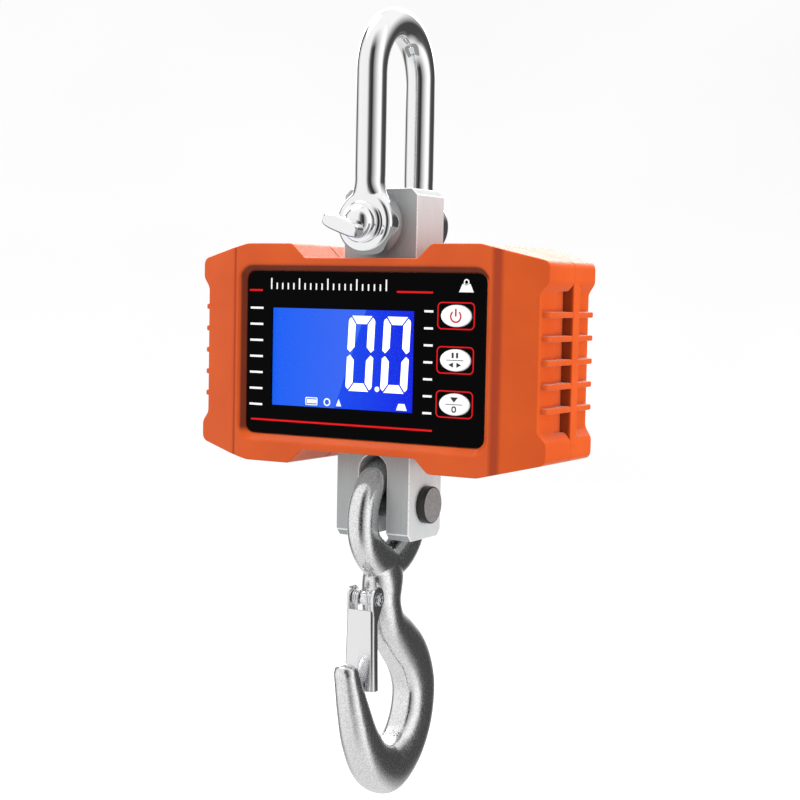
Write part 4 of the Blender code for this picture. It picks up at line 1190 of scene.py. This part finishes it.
def card_light(angle):
    """Brightness of the card ring at an angle from the camera's side, in degrees."""
    for (a, low), (b, high) in zip(CARDS, CARDS[1:]):
        if a <= angle <= b:
            return low + (high - low) * (angle - a) / (b - a)
    return CARDS[0][1]


def build_tent():
    """A sphere of white and dark cards round the object, seen only in reflections."""
    columns, rows, radius = 240, 60, 1.8
    mesh = bmesh.new()
    shade = mesh.verts.layers.float.new("shade")
    grid = []
    for j in range(rows + 1):
        up = math.pi * (j / rows - 0.5)
        rise = math.degrees(up)
        end = TENT_TOP if up > 0 else TENT_BASE
        row = []
        for i in range(columns):
            angle = 360 * i / columns - 180
            a = math.radians(angle) + CAMERA_YAW
            flat = radius * math.cos(up)
            vert = mesh.verts.new((flat * math.sin(a), -flat * math.cos(a), radius * math.sin(up) + CASE.z))
            start = (14 if angle > 80 else 40) if up > 0 else 25
            toward_end = ramp(abs(rise), start, start + 30)
            back = ramp(abs(angle), 140, 155) * ramp(rise, 10, 18) * ramp(rise, 50, 40)
            patch = ramp(angle, -158, -148) * ramp(angle, -92, -102) * ramp(rise, 44, 50) * ramp(rise, 74, 68)
            level = card_light(angle) * (1 - toward_end) + end * toward_end
            level += (TENT_BACK - level) * back
            vert[shade] = level + (TENT_PATCH - level) * patch
            row.append(vert)
        grid.append(row)
    for row, following in zip(grid, grid[1:]):
        for i in range(columns):
            k = (i + 1) % columns
            mesh.faces.new((row[i], row[k], following[k], following[i]))
    data = mesh_data("tent", mesh)
    tent = placed("tent", data)
    material = bpy.data.materials.new("tent_cards")
    material.use_nodes = True
    tree = material.node_tree
    tree.nodes.clear()
    shade_in = tree.nodes.new("ShaderNodeAttribute")
    shade_in.attribute_name = "shade"
    emission = tree.nodes.new("ShaderNodeEmission")
    emission.inputs["Strength"].default_value = 1.05
    output = tree.nodes.new("ShaderNodeOutputMaterial")
    tree.links.new(shade_in.outputs["Color"], emission.inputs["Color"])
    tree.links.new(emission.outputs[0], output.inputs["Surface"])
    data.materials.append(material)
    tent.visible_camera = False
    tent.visible_diffuse = False
    tent.visible_shadow = False
    tent.visible_transmission = False
    tent.visible_volume_scatter = False


def build_skin():
    """A grey skin over the case that only reflections see, so that metal near it stays neutral."""
    shells = []
    for node in ("front_shell", "rear_shell"):
        mesh = bmesh.new()
        mesh.from_mesh(frame["nodes"][node].data)
        bmesh.ops.remove_doubles(mesh, verts=mesh.verts, dist=0.002 * MM)
        mesh.normal_update()
        for vert in mesh.verts:
            vert.co += vert.normal * 0.03 * MM
        shells.append(mesh)
    data = mesh_data("skin", merged(shells))
    skin = placed("skin", data)
    material = bpy.data.materials.new("skin_grey")
    material.use_nodes = True
    tree = material.node_tree
    tree.nodes.clear()
    inside = tree.nodes.new("ShaderNodeNewGeometry")
    clear = tree.nodes.new("ShaderNodeBsdfTransparent")
    grey = tree.nodes.new("ShaderNodeEmission")
    grey.inputs["Strength"].default_value = 0.30
    mix = tree.nodes.new("ShaderNodeMixShader")
    output = tree.nodes.new("ShaderNodeOutputMaterial")
    tree.links.new(inside.outputs["Backfacing"], mix.inputs[0])
    tree.links.new(grey.outputs[0], mix.inputs[1])
    tree.links.new(clear.outputs[0], mix.inputs[2])
    tree.links.new(mix.outputs[0], output.inputs["Surface"])
    data.materials.append(material)
    skin.visible_camera = False
    skin.visible_diffuse = False
    skin.visible_shadow = False
    skin.visible_transmission = False
    skin.visible_volume_scatter = False
    skin.parent = frame["nodes"]["front_shell"]


def softbox(name, place, size, energy):
    data = bpy.data.lights.new(name, "AREA")
    data.shape = "SQUARE"
    data.size = size
    data.energy = energy
    lamp = placed(name, data)
    lamp.location = place
    lamp.rotation_euler = (CAMERA_TARGET - Vector(place)).to_track_quat("-Z", "Y").to_euler()
    lamp.visible_camera = False
    lamp.visible_glossy = False


def build_light():
    world = bpy.data.worlds.new("studio")
    bpy.context.scene.world = world
    world.use_nodes = True
    background = world.node_tree.nodes["Background"]
    background.inputs["Color"].default_value = (1.0, 1.0, 1.0, 1.0)
    background.inputs["Strength"].default_value = 0.85
    softbox("key", (-0.75, -1.0, 0.55), 0.7, 6.0)
    softbox("top", (0.0, 0.15, 0.95), 0.9, 14.0)
    softbox("side", (1.05, 0.2, -0.25), 0.7, 8.0)
    bpy.context.scene.view_settings.view_transform = "Standard"


# ---------------------------------------------------------------- all of it

dress_frame()
build_shackle()
build_shackle_pin()
build_case()
build_hook_pin()
build_hook()
build_latch()
build_latch_spring()
build_rivet()
build_lcd_marks()
build_panel_print()
build_buttons()
build_camera()
build_floor()
build_tent()
build_skin()
build_light()
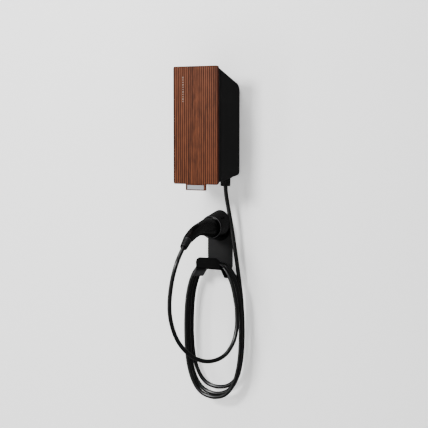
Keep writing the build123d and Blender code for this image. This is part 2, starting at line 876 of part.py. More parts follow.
with BuildPart() as holder_bracket:
    with BuildSketch(side_plane(holder_x + saddle_w / 2)):
        with BuildLine():
            FilletPolyline(
                (0, plate_top_mid),
                (0, saddle_back_z),
                (saddle_front, saddle_front_z),
                lip_end,
                radius=bend_outer,
            )
            offset(amount=sheet_t, side=Side.LEFT)
        make_face()
    extrude(amount=saddle_w)
    with BuildSketch(wall_plane(0)):
        with Locations((holder_x, (plate_top_mid + plate_low) / 2)):
            Rectangle(holder_plate_w, plate_top_mid - plate_low)
        with Locations((holder_x, plate_top_mid)):
            Circle(holder_plate_w / 2)
    extrude(amount=sheet_t)
    with BuildSketch(arm_plane):
        with BuildLine():
            FilletPolyline(
                (-saddle_w / 2 - arm_out, -arm_drop),
                (-saddle_w / 2, 0),
                (saddle_w / 2, 0),
                (saddle_w / 2 + arm_out, -arm_drop),
                radius=bend_r,
            )
            offset(amount=sheet_t, side=Side.LEFT)
        make_face()
    extrude(amount=saddle_length - arm_start - bend_outer)
    sheet_edges = holder_bracket.edges().filter_by(lambda e: abs(e.length - sheet_t) < 0.01)
    fillet(sheet_edges.sort_by(Axis.Y)[:2], lip_corner_r)
    with BuildSketch(wall_plane(0)):
        with Locations((holder_x, dock_z)):
            with GridLocations(0, holder_hole_dz, 1, 2):
                Circle(holder_hole_r)
            with GridLocations(dock_screw_dx, dock_screw_dz, 2, 2):
                Circle(dock_screw_r + clearance)
    extrude(amount=sheet_t, mode=Mode.SUBTRACT)
save(holder_bracket, "holder_bracket")

# Dock: a cup that changes from an oval foot to a round rim, with a collar for the plug

dock_rim = sheet_t + dock_depth


def dock_section(depth, inset=0.0):
    """Oval section of the dock at a depth from the wall."""
    share = (depth - sheet_t) / dock_depth
    half_w = dock_base_w / 2 + (dock_rim_r - dock_base_w / 2) * share - inset
    half_h = dock_base_h / 2 + (dock_rim_r - dock_base_h / 2) * share - inset
    with BuildSketch(wall_plane(depth, holder_x, dock_z)) as section:
        Ellipse(half_w, half_h)
    return section.sketch


def plug_section(depth, radius, flat):
    """Round section with a flat top, which the nose of the plug has."""
    with BuildSketch(wall_plane(depth, holder_x, dock_z)) as section:
        Circle(radius)
        with Locations((0, (flat - radius) / 2)):
            Rectangle(2 * radius, radius + flat, mode=Mode.INTERSECT)
    return section.sketch


dock_floor = sheet_t + dock_base_t
collar_near = collar_at
collar_far = collar_at + collar_w

with BuildPart() as dock_cup:
    loft(sections=[dock_section(sheet_t), dock_section(dock_rim)])
    inner = [dock_section(dock_floor, dock_wall), dock_section(collar_near, dock_wall)]
    loft(sections=inner, mode=Mode.SUBTRACT)
    outer = [dock_section(collar_far, dock_wall), dock_section(dock_rim, dock_wall)]
    loft(sections=outer, mode=Mode.SUBTRACT)
    extrude(
        plug_section(collar_near, shroud_r + plug_gap, shroud_flat + plug_gap),
        amount=collar_w,
        mode=Mode.SUBTRACT,
    )
    chamfer(dock_cup.faces().sort_by(Axis.Y)[0].edges(), rim_chamfer)
    with BuildSketch(wall_plane(dock_slot_at, holder_x, dock_z)):
        with PolarLocations(dock_rim_r + 3, 4, start_angle=45):
            Rectangle(6 * dock_wall, dock_slot_w)
    extrude(amount=dock_slot_length, mode=Mode.SUBTRACT)
    with BuildSketch(wall_plane(dock_rim, holder_x, dock_z)):
        with PolarLocations(dock_rim_r, 2, start_angle=225, angular_range=180):
            Rectangle(4 * dock_wall, rim_notch_w)
    extrude(amount=-rim_notch_h, mode=Mode.SUBTRACT)
    with BuildSketch(wall_plane(sheet_t, holder_x, dock_z)):
        with GridLocations(dock_screw_dx, dock_screw_dz, 2, 2):
            Circle(dock_screw_r + clearance)
    extrude(amount=dock_base_t, mode=Mode.SUBTRACT)
    with BuildSketch(wall_plane(sheet_t, holder_x, dock_z)):
        with GridLocations(0, holder_hole_dz, 1, 2):
            Circle(holder_hole_r + dock_screw_access)
    extrude(amount=dock_base_t - 1, mode=Mode.SUBTRACT)
save(dock_cup, "dock_cup")

with BuildPart() as dock_screws:
    with BuildSketch(wall_plane(dock_floor, holder_x, dock_z)):
        with GridLocations(dock_screw_dx, dock_screw_dz, 2, 2):
            Circle(dock_screw_head_r)
    extrude(amount=dock_screw_head_h)
    with BuildSketch(wall_plane(dock_floor, holder_x, dock_z)):
        with GridLocations(dock_screw_dx, dock_screw_dz, 2, 2):
            Circle(dock_screw_r)
    extrude(amount=-(dock_floor - clearance))
save(dock_screws, "dock_screws")

# Plug nose: a shroud around a contact carrier with seven contacts

shroud_front = shroud_back - shroud_length
insert_front = shroud_front + insert_setback
power_spots = [(-contact_ring, 0), (0, 0), (contact_ring, 0)]
power_spots += [(-contact_ring / 2, -contact_row), (contact_ring / 2, -contact_row)]
signal_spots = [(-contact_ring / 2.6, contact_row * 0.8), (contact_ring / 2.6, contact_row * 0.8)]

with BuildPart() as plug_shroud:
    extrude(plug_section(shroud_front, shroud_r, shroud_flat), amount=shroud_length)
    extrude(
        plug_section(shroud_front, shroud_r - shroud_t, shroud_flat - shroud_t),
        amount=shroud_length,
        mode=Mode.SUBTRACT,
    )
    chamfer(plug_shroud.faces().sort_by(Axis.Y)[-1].edges(), 0.6)
save(plug_shroud, "plug_shroud")

with BuildPart() as plug_insert:
    extrude(plug_section(insert_front, insert_r, insert_flat), amount=shroud_back - insert_front)
    with BuildSketch(wall_plane(insert_front, holder_x, dock_z)):
        with Locations(*power_spots):
            Circle(contact_r + clearance)
        with Locations(*signal_spots):
            Circle(signal_r + clearance)
    extrude(amount=contact_depth, mode=Mode.SUBTRACT)
save(plug_insert, "plug_insert")

with BuildPart() as plug_contacts:
    with BuildSketch(wall_plane(insert_front + contact_setback, holder_x, dock_z)):
        with Locations(*power_spots):
            Circle(contact_r)
            Circle(contact_r - contact_wall, mode=Mode.SUBTRACT)
        with Locations(*signal_spots):
            Circle(signal_r)
            Circle(signal_r - contact_wall, mode=Mode.SUBTRACT)
    extrude(amount=contact_depth - contact_setback)
save(plug_contacts, "plug_contacts")

# Plug handle: a smooth loft that rises a little, then bends down towards the cable

boot_plane = tilted_plane(handle_start + handle_length, dock_z - handle_drop, boot_angle)

with BuildPart() as plug_handle:
    for along, rise, angle, half_w, half_h in handle_sections:
        with BuildSketch(tilted_plane(handle_start + along, dock_z + rise, angle)):
            Ellipse(half_w, half_h)
    with BuildSketch(boot_plane):
        Ellipse(boot_start_r, boot_start_r)
    loft()
    extrude(
        plug_section(shroud_back, shroud_r, shroud_flat),
        amount=handle_start - shroud_back + handle_neck,
    )
save(plug_handle, "plug_handle")

# Boot at the end of the handle, with ring grooves that let it bend

boot_dir = boot_plane.z_dir
boot_start = boot_plane.origin
boot_end = boot_start + boot_dir * boot_length

with BuildPart() as plug_boot:
    with BuildSketch(Plane(origin=boot_start, x_dir=boot_dir, z_dir=(-1, 0, 0))):
        with BuildLine():
            Polyline(
                (0, 0),
                (boot_length, 0),
                (boot_length, boot_end_r),
                (0, boot_start_r),
                close=True,
            )
        make_face()
        for ring in range(boot_grooves):
            along = boot_first_groove + boot_groove_pitch * ring
            radius = boot_start_r + (boot_end_r - boot_start_r) * along / boot_length
            with Locations((along, radius)):
                Rectangle(boot_groove_w, 2 * boot_groove, mode=Mode.SUBTRACT)
    revolve(axis=Axis(boot_start, boot_dir))
    fillet(plug_boot.faces().sort_by(Axis.Y)[0].edges(), boot_end_round)
save(plug_boot, "plug_boot")

# Cable: two tubes and the coil between them


def route_radii(points):
    """Radius at each corner of a route, as large as its two runs allow."""
    radii = []
    for before, corner, after in zip(points, points[1:], points[2:]):
        arriving = Vector(*corner) - Vector(*before)
        leaving = Vector(*after) - Vector(*corner)
        run = min(arriving.length, leaving.length)
        half_turn = radians(arriving.get_angle(leaving)) / 2
        radii.append(0.45 * run / tan(half_turn))
    return radii


def route_line(points):
    """Straight runs joined by tangent arcs."""
    with BuildLine() as path:
        FilletPolyline(*points, radius=route_radii(points))
    return path.wires()[0]


def cable_tube(path):
    """Round cable along a path."""
    with BuildPart() as tube:
        with BuildSketch(Plane(origin=path @ 0, z_dir=path % 0)):
            Circle(cable_d / 2)
        sweep(path=path)
    return tube.part


lead_far_x = holder_x + lead_side
lead_reach = lead_far_x - gland_x

lead_route = [
    (gland_x, -gland_from_wall, nut_bottom + 9),
    (gland_x, -gland_from_wall, nut_bottom - 9),
    (gland_x + 0.10 * lead_reach, 1 - gland_from_wall, nut_bottom - 46),
    (gland_x + 0.35 * lead_reach, -42.5, -292),
    (gland_x + 0.66 * lead_reach, -36, -404),
    (gland_x + 0.90 * lead_reach, -29.5, -502),
    (lead_far_x, -26, -560),
]
lead_path = route_line(lead_route)
with BuildPart() as cable_lead:
    add(cable_tube(lead_path))
save(cable_lead, "cable_lead")

loop_route = [
    tuple(boot_end),
    tuple(boot_end + boot_dir * 29),
    (1, -303, -390),
    (-9, -309, -434),
    (-18.5, -308, -505),
    (-17, -295, -566),
    (-5, -269, -625),
    (17, -231, -677),
    (48, -180, -702),
    (79, -128, -693),
    (97, -97, -652),
    (100, -82, -606),
    (98, -78, -572),
]
loop_path = route_line(loop_route)
with BuildPart() as cable_front_loop:
    add(cable_tube(loop_path))
save(cable_front_loop, "cable_front_loop")

for name, route, path in (("lead", lead_route, lead_path), ("loop", loop_route, loop_path)):
    runs = [(Vector(*b) - Vector(*a)).length for a, b in zip(route, route[1:])]
    print(name, "length", round(path.length), "runs", [round(run) for run in runs])
    print(name, "radii", [round(radius) for radius in route_radii(route)])

# Coil: the outer shape of three turns that hang over the saddle

def coil_outline(top, top_half, shoulders, half_w, low):
    """Outline of a hanging loop: a flat top, slack sides and half an ellipse below."""
    side_points = [(top_half, top - coil_widest_z)]
    side_points += [(x, z - coil_widest_z) for x, z in shoulders]
    side_points += [(half_w, 0)]
    with BuildSketch(wall_plane(coil_back, holder_x, coil_widest_z)) as outline:
        with BuildLine():
            side = Spline(*side_points, tangents=[(1, -0.2), (0, -1)])
            Line(side @ 0, (0, top - coil_widest_z))
            Line((0, top - coil_widest_z), (0, 0))
            Line((0, 0), side @ 1)
        make_face()
        mirror(about=Plane.YZ)
        Ellipse(half_w, coil_widest_z - low)
    return outline.sketch


coil_depth = coil_front - coil_back
coil_hole_top = saddle_front_z + sheet_t + 0.3
coil_hole_half_w = coil_half_w - coil_strand

with BuildPart() as cable_coil:
    extrude(
        coil_outline(coil_top, saddle_w / 2 - 2, coil_shoulders, coil_half_w, coil_bottom),
        amount=coil_depth,
    )
    rims = cable_coil.faces().filter_by(Axis.Y).edges()
    fillet(rims, coil_edge_r)
    extrude(
        coil_outline(
            coil_hole_top,
            saddle_w / 2,
            coil_hole_shoulders,
            coil_hole_half_w,
            coil_hole_bottom,
        ),
        amount=coil_depth,
        mode=Mode.SUBTRACT,
    )
save(cable_coil, "cable_coil")
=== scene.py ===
from math import cos, pi, radians, sin, tan

import bmesh
import bpy
from mathutils import Matrix, Vector


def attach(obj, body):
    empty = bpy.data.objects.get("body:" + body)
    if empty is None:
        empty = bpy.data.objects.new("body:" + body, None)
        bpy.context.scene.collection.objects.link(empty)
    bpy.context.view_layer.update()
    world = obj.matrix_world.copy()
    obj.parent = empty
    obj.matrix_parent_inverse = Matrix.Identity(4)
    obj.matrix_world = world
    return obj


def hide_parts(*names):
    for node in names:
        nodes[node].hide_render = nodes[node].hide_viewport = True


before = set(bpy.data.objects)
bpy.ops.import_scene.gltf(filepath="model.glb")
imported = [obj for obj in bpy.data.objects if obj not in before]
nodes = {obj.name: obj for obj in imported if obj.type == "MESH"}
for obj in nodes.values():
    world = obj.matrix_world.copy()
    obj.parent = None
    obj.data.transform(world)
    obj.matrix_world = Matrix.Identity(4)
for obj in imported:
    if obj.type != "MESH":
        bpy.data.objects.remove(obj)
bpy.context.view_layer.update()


def add_object(name, data):
    """New object of the scene with this data."""
    made = bpy.data.objects.new(name, data)
    bpy.context.scene.collection.objects.link(made)
    return made


# Camera: turned 25 degrees to the left and a little down, as the photograph was taken

PHOTO_WIDTH = 428
FOCAL_PX = 951.1
CENTRE_ROW_PX = 192
LOOK_DOWN = 3.863
LOOK_LEFT = 25.016
SENSOR_MM = 36

camera_data = bpy.data.cameras.new("camera")
camera = add_object("camera", camera_data)
camera.location = (1.26962, -2.75799, 0.00937)
camera.rotation_euler = (radians(90 - LOOK_DOWN), 0, radians(LOOK_LEFT))
camera_data.sensor_width = SENSOR_MM
camera_data.lens = SENSOR_MM * FOCAL_PX / PHOTO_WIDTH
camera_data.shift_y = (CENTRE_ROW_PX - PHOTO_WIDTH / 2) / PHOTO_WIDTH
camera_data.clip_start = 0.05
camera_data.clip_end = 200
bpy.context.scene.camera = camera

# Charging cable: one line from the gland, three times round over the saddle, back to the plug

CABLE_D = 0.013
HOLDER_X = 0.0053
GLAND_END = (0.0455, -0.050, -0.1637)
BOOT_SLOPE = radians(37)
BOOT_DIR = Vector((0, -cos(BOOT_SLOPE), -sin(BOOT_SLOPE)))
BOOT_LENGTH = 0.033
BOOT_START = Vector((HOLDER_X, -0.236, -0.3245))
BOOT_END = BOOT_START + BOOT_DIR * BOOT_LENGTH
RUN_TO_BOOT = 0.029

lead_points = [
    GLAND_END,
    (0.0455, -0.050, -0.1817),
    (0.0503, -0.049, -0.2187),
    (0.0624, -0.0425, -0.292),
    (0.0774, -0.036, -0.404),
    (0.0890, -0.0295, -0.502),
    (0.0938, -0.026, -0.560),
]
loop_points = [
    (0.0965, -0.0778, -0.545),
    (0.098, -0.078, -0.572),
    (0.100, -0.082, -0.6065),
    (0.097, -0.097, -0.6525),
    (0.079, -0.128, -0.6943),
    (0.048, -0.180, -0.7042),
    (0.0164, -0.231, -0.6805),
    (-0.0090, -0.269, -0.6325),
    (-0.0193, -0.295, -0.5735),
    (-0.0203, -0.308, -0.5124),
    (-0.0103, -0.309, -0.4395),
    (0.001, -0.303, -0.3915),
    tuple(BOOT_END + BOOT_DIR * RUN_TO_BOOT),
    tuple(BOOT_END),
]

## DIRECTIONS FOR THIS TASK
Go over the records above line by line and count those holding the word "code". Reply only with the number.

## REPLY
2